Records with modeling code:
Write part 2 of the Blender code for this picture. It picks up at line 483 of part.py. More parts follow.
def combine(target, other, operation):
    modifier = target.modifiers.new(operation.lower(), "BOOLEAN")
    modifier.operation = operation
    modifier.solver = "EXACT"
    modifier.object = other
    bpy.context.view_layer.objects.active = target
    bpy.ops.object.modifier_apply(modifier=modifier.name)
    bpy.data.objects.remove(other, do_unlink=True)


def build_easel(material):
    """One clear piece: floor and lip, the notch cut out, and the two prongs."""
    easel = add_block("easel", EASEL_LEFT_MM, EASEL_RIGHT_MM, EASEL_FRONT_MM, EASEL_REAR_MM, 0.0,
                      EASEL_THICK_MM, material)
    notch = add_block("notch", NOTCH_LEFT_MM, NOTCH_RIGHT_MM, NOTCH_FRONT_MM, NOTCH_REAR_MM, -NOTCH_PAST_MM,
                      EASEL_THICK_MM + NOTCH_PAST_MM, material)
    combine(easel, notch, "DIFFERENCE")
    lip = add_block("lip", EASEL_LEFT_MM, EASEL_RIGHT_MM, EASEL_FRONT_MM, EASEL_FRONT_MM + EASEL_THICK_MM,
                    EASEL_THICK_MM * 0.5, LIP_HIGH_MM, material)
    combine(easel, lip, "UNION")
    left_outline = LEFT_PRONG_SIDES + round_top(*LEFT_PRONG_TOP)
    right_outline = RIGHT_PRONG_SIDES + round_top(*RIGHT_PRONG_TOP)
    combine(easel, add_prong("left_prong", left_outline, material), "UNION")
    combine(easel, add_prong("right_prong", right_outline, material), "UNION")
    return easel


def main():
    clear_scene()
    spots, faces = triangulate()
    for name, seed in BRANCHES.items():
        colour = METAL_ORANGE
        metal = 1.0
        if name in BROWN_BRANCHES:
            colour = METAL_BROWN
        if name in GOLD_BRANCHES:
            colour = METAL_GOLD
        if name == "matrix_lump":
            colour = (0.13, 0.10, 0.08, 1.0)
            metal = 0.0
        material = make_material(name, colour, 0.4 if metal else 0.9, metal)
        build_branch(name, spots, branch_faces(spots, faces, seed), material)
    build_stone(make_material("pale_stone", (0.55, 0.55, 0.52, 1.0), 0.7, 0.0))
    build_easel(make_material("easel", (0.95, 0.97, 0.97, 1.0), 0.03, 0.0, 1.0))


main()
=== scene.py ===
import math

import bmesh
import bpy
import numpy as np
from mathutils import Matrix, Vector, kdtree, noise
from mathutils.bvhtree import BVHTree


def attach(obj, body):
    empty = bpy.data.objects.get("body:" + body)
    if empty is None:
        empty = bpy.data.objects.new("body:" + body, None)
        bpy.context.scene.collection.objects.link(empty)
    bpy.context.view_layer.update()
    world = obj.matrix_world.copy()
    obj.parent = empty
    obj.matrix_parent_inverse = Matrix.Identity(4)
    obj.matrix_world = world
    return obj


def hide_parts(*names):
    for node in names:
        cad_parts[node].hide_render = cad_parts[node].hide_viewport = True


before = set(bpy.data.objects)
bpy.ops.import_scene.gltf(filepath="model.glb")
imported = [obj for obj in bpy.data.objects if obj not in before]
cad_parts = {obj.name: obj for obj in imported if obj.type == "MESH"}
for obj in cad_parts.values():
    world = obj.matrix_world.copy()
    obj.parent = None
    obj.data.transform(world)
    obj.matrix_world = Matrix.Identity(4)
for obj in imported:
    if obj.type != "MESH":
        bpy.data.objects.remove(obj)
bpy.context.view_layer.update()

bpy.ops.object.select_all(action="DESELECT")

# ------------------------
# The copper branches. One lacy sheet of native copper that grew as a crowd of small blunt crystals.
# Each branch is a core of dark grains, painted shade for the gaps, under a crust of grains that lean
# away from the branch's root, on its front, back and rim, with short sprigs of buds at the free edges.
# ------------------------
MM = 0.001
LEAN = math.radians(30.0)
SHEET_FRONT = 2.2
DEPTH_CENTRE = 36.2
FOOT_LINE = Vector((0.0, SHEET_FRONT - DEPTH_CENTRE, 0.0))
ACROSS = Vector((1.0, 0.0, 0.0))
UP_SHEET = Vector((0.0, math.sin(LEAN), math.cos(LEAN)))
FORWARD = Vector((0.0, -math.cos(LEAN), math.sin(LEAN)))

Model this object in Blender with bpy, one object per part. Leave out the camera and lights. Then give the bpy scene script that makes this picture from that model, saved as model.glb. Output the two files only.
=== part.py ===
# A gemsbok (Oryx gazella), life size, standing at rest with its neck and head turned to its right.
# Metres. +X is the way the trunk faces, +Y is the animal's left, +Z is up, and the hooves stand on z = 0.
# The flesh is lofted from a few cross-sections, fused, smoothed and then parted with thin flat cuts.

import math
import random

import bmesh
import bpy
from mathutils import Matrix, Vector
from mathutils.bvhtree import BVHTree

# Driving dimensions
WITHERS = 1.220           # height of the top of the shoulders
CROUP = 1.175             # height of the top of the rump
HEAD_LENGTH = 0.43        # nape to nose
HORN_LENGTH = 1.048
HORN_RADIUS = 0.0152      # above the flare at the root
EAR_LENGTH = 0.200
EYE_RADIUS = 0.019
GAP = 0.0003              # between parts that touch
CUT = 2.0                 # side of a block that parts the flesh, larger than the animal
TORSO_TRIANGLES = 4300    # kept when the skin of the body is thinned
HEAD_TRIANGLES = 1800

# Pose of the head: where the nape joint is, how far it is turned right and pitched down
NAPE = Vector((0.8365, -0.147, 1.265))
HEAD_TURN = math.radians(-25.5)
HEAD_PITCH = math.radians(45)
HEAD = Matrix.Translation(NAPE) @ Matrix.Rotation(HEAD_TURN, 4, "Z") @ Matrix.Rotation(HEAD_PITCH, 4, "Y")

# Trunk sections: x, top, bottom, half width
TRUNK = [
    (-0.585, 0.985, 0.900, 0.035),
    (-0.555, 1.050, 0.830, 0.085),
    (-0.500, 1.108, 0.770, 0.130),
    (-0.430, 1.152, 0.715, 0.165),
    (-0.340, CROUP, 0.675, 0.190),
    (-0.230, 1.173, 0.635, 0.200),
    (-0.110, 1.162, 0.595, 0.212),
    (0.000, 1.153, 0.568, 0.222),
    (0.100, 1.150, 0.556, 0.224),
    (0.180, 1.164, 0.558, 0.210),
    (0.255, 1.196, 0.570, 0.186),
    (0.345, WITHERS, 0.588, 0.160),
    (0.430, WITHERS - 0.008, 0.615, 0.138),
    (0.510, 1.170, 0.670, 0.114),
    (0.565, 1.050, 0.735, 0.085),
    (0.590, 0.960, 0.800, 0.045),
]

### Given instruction
Everything from the line with "metal = 1.0" through the line with "obj.matrix_world = world", both ends included, should be repeated exactly; nothing else should appear.

### Reply to the exercise
        metal = 1.0
        if name in BROWN_BRANCHES:
            colour = METAL_BROWN
        if name in GOLD_BRANCHES:
            colour = METAL_GOLD
        if name == "matrix_lump":
            colour = (0.13, 0.10, 0.08, 1.0)
            metal = 0.0
        material = make_material(name, colour, 0.4 if metal else 0.9, metal)
        build_branch(name, spots, branch_faces(spots, faces, seed), material)
    build_stone(make_material("pale_stone", (0.55, 0.55, 0.52, 1.0), 0.7, 0.0))
    build_easel(make_material("easel", (0.95, 0.97, 0.97, 1.0), 0.03, 0.0, 1.0))


main()
=== scene.py ===
import math

import bmesh
import bpy
import numpy as np
from mathutils import Matrix, Vector, kdtree, noise
from mathutils.bvhtree import BVHTree


def attach(obj, body):
    empty = bpy.data.objects.get("body:" + body)
    if empty is None:
        empty = bpy.data.objects.new("body:" + body, None)
        bpy.context.scene.collection.objects.link(empty)
    bpy.context.view_layer.update()
    world = obj.matrix_world.copy()
    obj.parent = empty
    obj.matrix_parent_inverse = Matrix.Identity(4)
    obj.matrix_world = world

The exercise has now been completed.